Użytkownik Andrzej z Helu napisał:
Jakis czas temu jeden z wikipedystów uwazajac, ze to on ma racje w kwestii czesci artykulów usunietych przeze mnie po ich przejsciu przez SDU, przywrócil je - tylko mnie o tym informujac. Przelknalem gorzka pigulke, ale pamietam jej smak. Uwazam, ze powinien zwrócic sie do mnie z wnioskiem o to przywrócenie...

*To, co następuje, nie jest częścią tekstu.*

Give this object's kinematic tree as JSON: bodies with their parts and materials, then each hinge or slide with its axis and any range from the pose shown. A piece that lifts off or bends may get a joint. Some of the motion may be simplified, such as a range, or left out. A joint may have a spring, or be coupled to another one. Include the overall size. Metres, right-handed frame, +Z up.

To odnosilo sie do mnie, teraz jednak odnosi sie do kogos innego. Nieistotnym tu jest Kwiecien, tylko sposób. Jeden z nas blokuje Kwietnia - mniej lub bardziej zasadnie. Drugi uwaza, ze mniej - informuje go o tym jednoczesnie podajac, ze dokona odblokowania, co czyni za chwile.
Uwazam, ze tak sie nie robi. Tak wlasnie - dla osób postronnych, przynajmniej dla mnie - okazywana jest arogancja. Jestem zniesmaczony...
Andrzej z Helu
Nie za chwil Andrzeju, tylko po kilku godzinach od poinformowaniu i po upewnieniu się, że Taw edytował w tym czasie i wobec tego zuważył wiadomość.
Swoją drogą taka blokada jest po prostu czymś niesłychanym i nie mającym precednsu w plwikipedii. Gorsze jest jeszcze to, że Taw nie wiadomo w czyim imieniu i na jakiej podstawie grozi nam wszystkim wieczną blokadą za coś co nie wiadomo na podstawie jakich kryteriów uzna za spam.